■ Directions for this task: Stop after the line that contains "thickness along Z."; until then, restate each line of the entries word for word from the very first.

Modeling code records:

==================================================

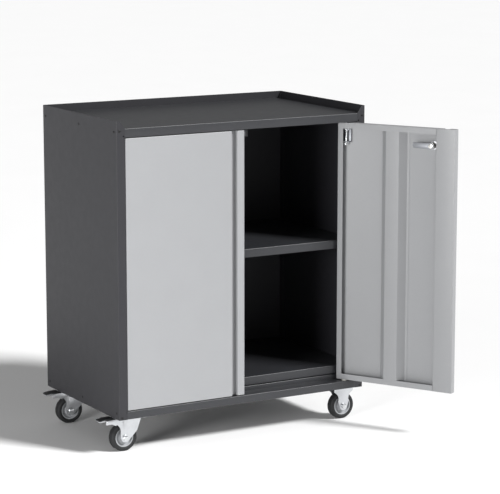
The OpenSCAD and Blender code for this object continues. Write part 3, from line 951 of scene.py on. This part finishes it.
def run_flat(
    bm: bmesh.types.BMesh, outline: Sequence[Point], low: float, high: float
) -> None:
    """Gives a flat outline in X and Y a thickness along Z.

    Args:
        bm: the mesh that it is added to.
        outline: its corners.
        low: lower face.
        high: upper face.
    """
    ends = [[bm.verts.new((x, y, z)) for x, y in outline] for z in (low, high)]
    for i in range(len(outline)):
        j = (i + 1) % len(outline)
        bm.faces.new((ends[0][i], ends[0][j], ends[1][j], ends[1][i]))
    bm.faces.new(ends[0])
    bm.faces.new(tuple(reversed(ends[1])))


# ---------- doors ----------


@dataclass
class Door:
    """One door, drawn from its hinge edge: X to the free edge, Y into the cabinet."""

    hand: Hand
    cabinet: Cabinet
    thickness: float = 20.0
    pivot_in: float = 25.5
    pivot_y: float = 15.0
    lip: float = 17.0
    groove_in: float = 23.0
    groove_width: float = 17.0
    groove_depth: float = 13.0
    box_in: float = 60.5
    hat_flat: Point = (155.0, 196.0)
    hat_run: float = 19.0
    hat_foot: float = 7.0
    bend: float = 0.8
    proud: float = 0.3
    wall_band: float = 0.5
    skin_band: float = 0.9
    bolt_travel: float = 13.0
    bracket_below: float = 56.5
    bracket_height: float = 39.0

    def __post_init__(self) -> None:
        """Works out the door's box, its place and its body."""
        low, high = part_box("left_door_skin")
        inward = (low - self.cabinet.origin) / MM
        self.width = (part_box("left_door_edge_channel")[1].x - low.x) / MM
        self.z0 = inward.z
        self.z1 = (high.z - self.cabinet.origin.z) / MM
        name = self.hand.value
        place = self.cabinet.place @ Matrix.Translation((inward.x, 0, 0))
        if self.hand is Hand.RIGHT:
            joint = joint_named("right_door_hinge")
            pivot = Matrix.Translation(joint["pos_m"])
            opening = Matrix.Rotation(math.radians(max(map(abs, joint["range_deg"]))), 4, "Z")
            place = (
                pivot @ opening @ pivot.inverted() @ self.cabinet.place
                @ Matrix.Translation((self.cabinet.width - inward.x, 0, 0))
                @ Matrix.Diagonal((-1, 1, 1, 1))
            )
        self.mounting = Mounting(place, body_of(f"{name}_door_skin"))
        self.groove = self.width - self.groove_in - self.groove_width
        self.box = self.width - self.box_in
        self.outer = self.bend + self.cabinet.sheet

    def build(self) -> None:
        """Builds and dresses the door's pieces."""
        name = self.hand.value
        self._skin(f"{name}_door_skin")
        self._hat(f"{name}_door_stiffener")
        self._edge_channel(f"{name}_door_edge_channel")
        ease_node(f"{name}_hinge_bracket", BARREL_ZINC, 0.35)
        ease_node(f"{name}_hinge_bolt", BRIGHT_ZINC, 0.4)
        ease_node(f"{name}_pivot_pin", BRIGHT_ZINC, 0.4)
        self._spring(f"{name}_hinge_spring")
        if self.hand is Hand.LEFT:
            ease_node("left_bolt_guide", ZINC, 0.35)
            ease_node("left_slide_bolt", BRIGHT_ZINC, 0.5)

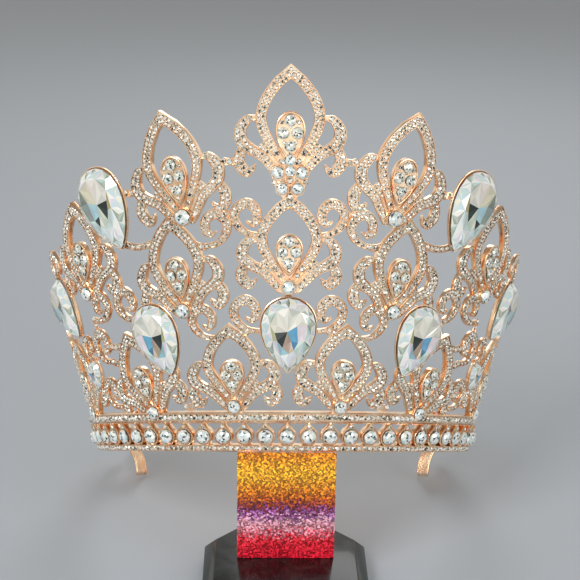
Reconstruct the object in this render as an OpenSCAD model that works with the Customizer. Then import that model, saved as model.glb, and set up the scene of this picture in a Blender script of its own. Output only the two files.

==================================================

■ Answer to this task:
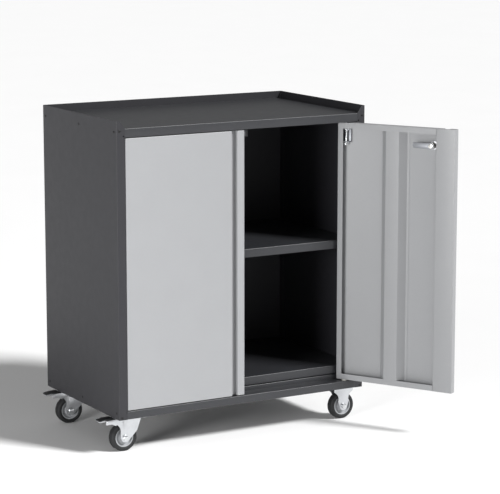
The OpenSCAD and Blender code for this object continues. Write part 3, from line 951 of scene.py on. This part finishes it.
def run_flat(
    bm: bmesh.types.BMesh, outline: Sequence[Point], low: float, high: float
) -> None:
    """Gives a flat outline in X and Y a thickness along Z.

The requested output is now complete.